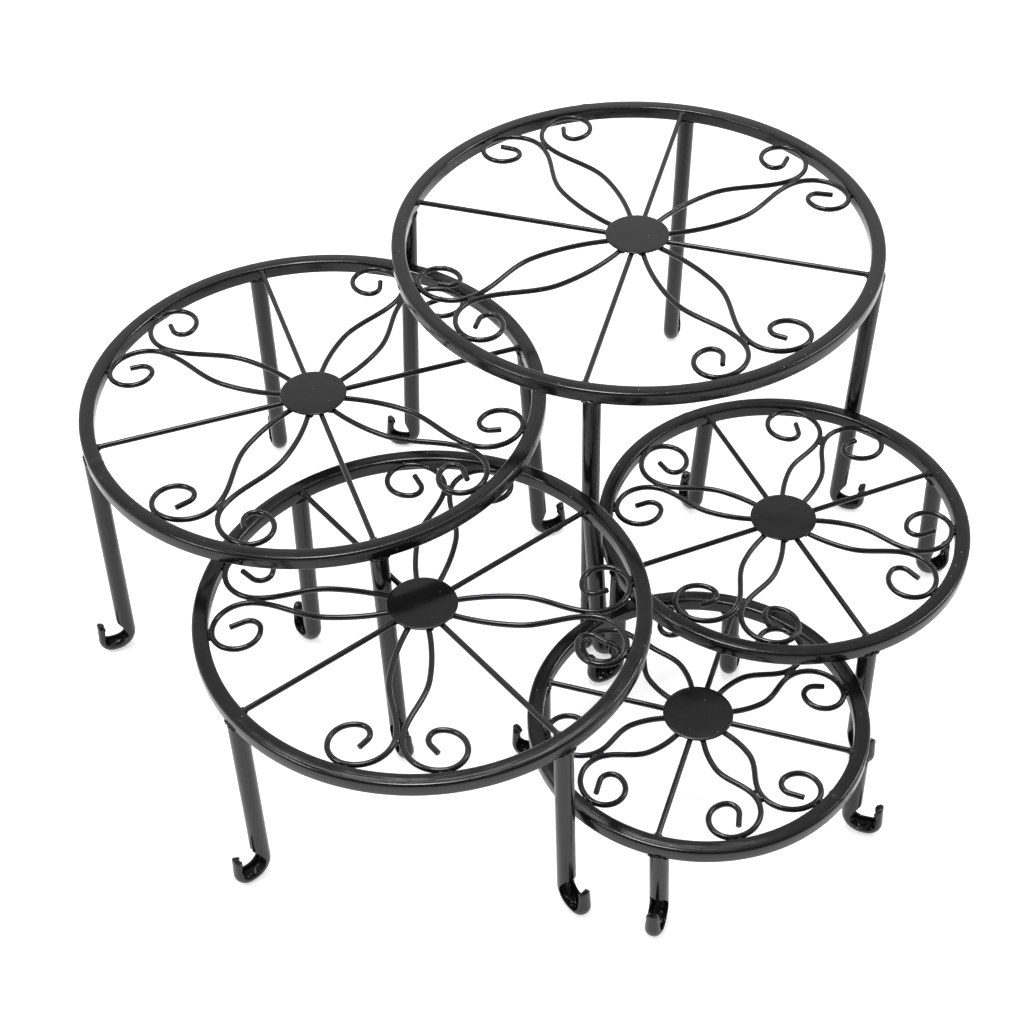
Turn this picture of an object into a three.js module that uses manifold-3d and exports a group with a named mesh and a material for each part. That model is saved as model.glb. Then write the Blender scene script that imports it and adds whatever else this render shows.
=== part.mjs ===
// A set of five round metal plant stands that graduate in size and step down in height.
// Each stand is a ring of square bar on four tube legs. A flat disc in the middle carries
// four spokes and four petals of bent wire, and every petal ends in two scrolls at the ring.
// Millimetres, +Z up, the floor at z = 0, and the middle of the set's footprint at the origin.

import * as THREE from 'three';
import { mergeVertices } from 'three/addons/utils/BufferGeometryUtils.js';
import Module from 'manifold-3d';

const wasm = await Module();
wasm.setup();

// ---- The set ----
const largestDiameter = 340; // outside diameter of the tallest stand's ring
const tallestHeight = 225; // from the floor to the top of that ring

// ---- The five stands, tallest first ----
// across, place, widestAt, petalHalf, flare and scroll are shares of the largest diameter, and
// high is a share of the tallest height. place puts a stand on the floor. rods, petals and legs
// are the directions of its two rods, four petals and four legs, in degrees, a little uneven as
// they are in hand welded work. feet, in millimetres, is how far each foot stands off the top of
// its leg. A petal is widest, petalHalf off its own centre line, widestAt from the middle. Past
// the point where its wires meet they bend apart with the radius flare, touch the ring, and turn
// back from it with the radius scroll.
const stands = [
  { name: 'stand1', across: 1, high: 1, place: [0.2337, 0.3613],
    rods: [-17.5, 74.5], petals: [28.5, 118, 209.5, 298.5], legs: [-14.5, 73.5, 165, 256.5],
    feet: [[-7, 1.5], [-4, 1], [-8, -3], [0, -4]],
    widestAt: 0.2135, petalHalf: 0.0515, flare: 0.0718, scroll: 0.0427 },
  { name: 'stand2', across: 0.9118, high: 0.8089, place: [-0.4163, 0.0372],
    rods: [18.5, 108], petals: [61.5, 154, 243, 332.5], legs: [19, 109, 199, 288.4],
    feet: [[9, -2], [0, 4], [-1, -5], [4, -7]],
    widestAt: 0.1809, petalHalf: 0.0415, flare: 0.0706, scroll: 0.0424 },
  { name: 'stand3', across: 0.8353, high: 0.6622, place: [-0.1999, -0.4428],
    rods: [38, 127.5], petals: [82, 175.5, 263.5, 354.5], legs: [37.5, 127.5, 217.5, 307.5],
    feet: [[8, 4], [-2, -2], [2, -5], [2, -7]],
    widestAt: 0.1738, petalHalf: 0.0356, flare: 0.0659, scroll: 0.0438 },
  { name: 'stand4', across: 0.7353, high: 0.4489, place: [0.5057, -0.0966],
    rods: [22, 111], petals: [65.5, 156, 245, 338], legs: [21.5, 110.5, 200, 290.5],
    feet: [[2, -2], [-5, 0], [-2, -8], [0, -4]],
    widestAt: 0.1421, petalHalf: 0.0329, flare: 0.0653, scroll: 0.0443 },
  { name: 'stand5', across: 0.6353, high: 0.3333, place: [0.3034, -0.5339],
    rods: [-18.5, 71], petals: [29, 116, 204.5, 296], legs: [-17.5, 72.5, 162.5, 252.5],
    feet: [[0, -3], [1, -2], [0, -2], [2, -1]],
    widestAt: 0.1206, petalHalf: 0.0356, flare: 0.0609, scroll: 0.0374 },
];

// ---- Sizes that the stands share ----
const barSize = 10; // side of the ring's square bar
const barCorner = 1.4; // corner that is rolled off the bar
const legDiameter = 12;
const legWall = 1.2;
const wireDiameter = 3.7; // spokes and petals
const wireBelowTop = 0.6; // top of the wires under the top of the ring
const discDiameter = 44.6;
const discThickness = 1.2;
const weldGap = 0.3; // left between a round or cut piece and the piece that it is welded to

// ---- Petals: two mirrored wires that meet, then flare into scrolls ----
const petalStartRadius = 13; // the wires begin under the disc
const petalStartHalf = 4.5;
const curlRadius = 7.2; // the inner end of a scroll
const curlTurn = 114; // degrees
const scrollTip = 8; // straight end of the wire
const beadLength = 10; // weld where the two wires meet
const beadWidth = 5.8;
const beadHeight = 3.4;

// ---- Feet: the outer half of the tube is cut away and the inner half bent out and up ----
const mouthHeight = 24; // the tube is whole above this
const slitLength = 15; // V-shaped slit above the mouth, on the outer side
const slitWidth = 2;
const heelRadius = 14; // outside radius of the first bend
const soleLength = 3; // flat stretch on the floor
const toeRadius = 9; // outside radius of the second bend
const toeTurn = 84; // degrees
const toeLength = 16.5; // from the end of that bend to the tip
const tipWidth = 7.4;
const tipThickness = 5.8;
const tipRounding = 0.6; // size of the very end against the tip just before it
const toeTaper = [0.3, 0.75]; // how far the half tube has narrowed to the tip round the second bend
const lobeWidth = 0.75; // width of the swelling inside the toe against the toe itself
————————
_WHAT YOU WILL DO_.
Restate the data above word for word.

_THE ANSWER_.
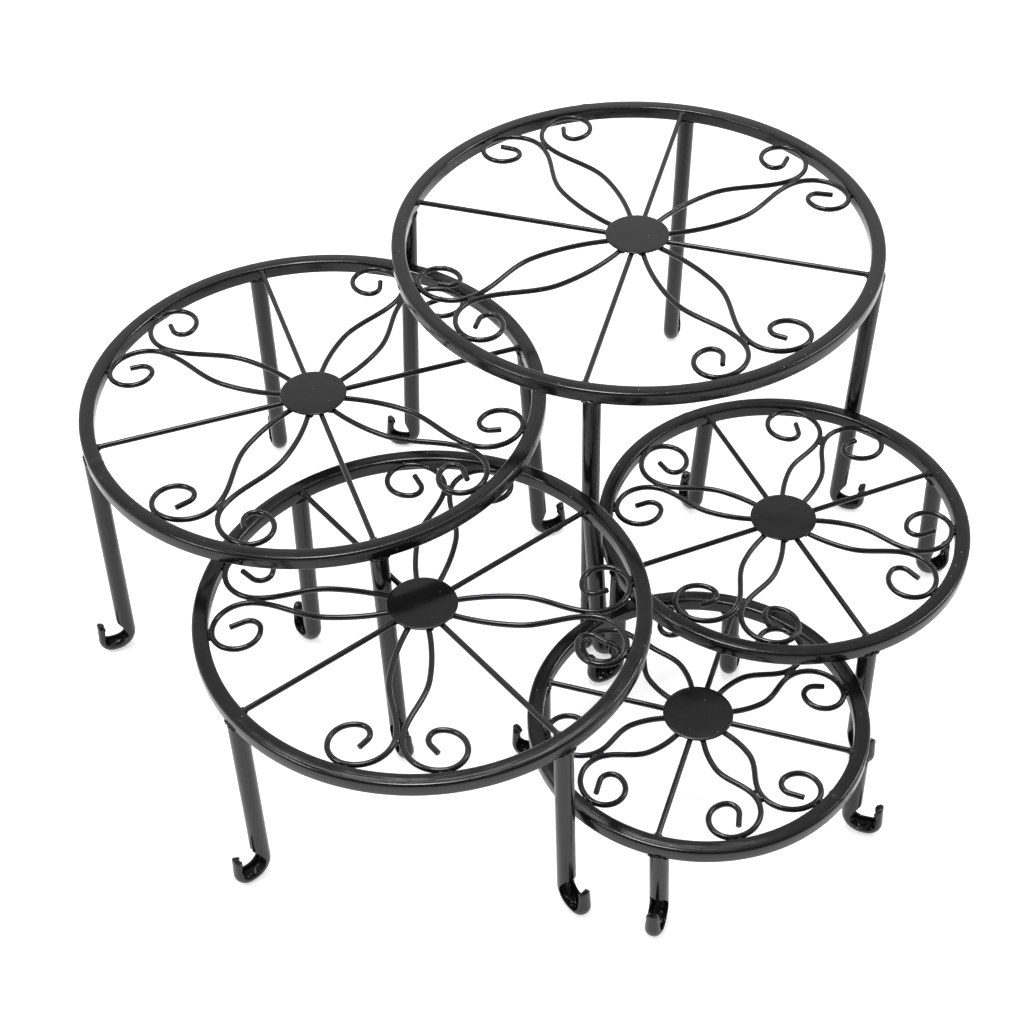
Turn this picture of an object into a three.js module that uses manifold-3d and exports a group with a named mesh and a material for each part. That model is saved as model.glb. Then write the Blender scene script that imports it and adds whatever else this render shows.
=== part.mjs ===
// A set of five round metal plant stands that graduate in size and step down in height.
// Each stand is a ring of square bar on four tube legs. A flat disc in the middle carries
// four spokes and four petals of bent wire, and every petal ends in two scrolls at the ring.
// Millimetres, +Z up, the floor at z = 0, and the middle of the set's footprint at the origin.

import * as THREE from 'three';
import { mergeVertices } from 'three/addons/utils/BufferGeometryUtils.js';
import Module from 'manifold-3d';

const wasm = await Module();
wasm.setup();

// ---- The set ----
const largestDiameter = 340; // outside diameter of the tallest stand's ring
const tallestHeight = 225; // from the floor to the top of that ring

// ---- The five stands, tallest first ----
// across, place, widestAt, petalHalf, flare and scroll are shares of the largest diameter, and
// high is a share of the tallest height. place puts a stand on the floor. rods, petals and legs
// are the directions of its two rods, four petals and four legs, in degrees, a little uneven as
// they are in hand welded work. feet, in millimetres, is how far each foot stands off the top of
// its leg. A petal is widest, petalHalf off its own centre line, widestAt from the middle. Past
// the point where its wires meet they bend apart with the radius flare, touch the ring, and turn
// back from it with the radius scroll.
const stands = [
  { name: 'stand1', across: 1, high: 1, place: [0.2337, 0.3613],
    rods: [-17.5, 74.5], petals: [28.5, 118, 209.5, 298.5], legs: [-14.5, 73.5, 165, 256.5],
    feet: [[-7, 1.5], [-4, 1], [-8, -3], [0, -4]],
    widestAt: 0.2135, petalHalf: 0.0515, flare: 0.0718, scroll: 0.0427 },
  { name: 'stand2', across: 0.9118, high: 0.8089, place: [-0.4163, 0.0372],
    rods: [18.5, 108], petals: [61.5, 154, 243, 332.5], legs: [19, 109, 199, 288.4],
    feet: [[9, -2], [0, 4], [-1, -5], [4, -7]],
    widestAt: 0.1809, petalHalf: 0.0415, flare: 0.0706, scroll: 0.0424 },
  { name: 'stand3', across: 0.8353, high: 0.6622, place: [-0.1999, -0.4428],
    rods: [38, 127.5], petals: [82, 175.5, 263.5, 354.5], legs: [37.5, 127.5, 217.5, 307.5],
    feet: [[8, 4], [-2, -2], [2, -5], [2, -7]],
    widestAt: 0.1738, petalHalf: 0.0356, flare: 0.0659, scroll: 0.0438 },
  { name: 'stand4', across: 0.7353, high: 0.4489, place: [0.5057, -0.0966],
    rods: [22, 111], petals: [65.5, 156, 245, 338], legs: [21.5, 110.5, 200, 290.5],
    feet: [[2, -2], [-5, 0], [-2, -8], [0, -4]],
    widestAt: 0.1421, petalHalf: 0.0329, flare: 0.0653, scroll: 0.0443 },
  { name: 'stand5', across: 0.6353, high: 0.3333, place: [0.3034, -0.5339],
    rods: [-18.5, 71], petals: [29, 116, 204.5, 296], legs: [-17.5, 72.5, 162.5, 252.5],
    feet: [[0, -3], [1, -2], [0, -2], [2, -1]],
    widestAt: 0.1206, petalHalf: 0.0356, flare: 0.0609, scroll: 0.0374 },
];

// ---- Sizes that the stands share ----
const barSize = 10; // side of the ring's square bar
const barCorner = 1.4; // corner that is rolled off the bar
const legDiameter = 12;
const legWall = 1.2;
const wireDiameter = 3.7; // spokes and petals
const wireBelowTop = 0.6; // top of the wires under the top of the ring
const discDiameter = 44.6;
const discThickness = 1.2;
const weldGap = 0.3; // left between a round or cut piece and the piece that it is welded to

// ---- Petals: two mirrored wires that meet, then flare into scrolls ----
const petalStartRadius = 13; // the wires begin under the disc
const petalStartHalf = 4.5;
const curlRadius = 7.2; // the inner end of a scroll
const curlTurn = 114; // degrees
const scrollTip = 8; // straight end of the wire
const beadLength = 10; // weld where the two wires meet
const beadWidth = 5.8;
const beadHeight = 3.4;

// ---- Feet: the outer half of the tube is cut away and the inner half bent out and up ----
const mouthHeight = 24; // the tube is whole above this
const slitLength = 15; // V-shaped slit above the mouth, on the outer side
const slitWidth = 2;
const heelRadius = 14; // outside radius of the first bend
const soleLength = 3; // flat stretch on the floor
const toeRadius = 9; // outside radius of the second bend
const toeTurn = 84; // degrees
const toeLength = 16.5; // from the end of that bend to the tip
const tipWidth = 7.4;
const tipThickness = 5.8;
const tipRounding = 0.6; // size of the very end against the tip just before it
const toeTaper = [0.3, 0.75]; // how far the half tube has narrowed to the tip round the second bend
const lobeWidth = 0.75; // width of the swelling inside the toe against the toe itself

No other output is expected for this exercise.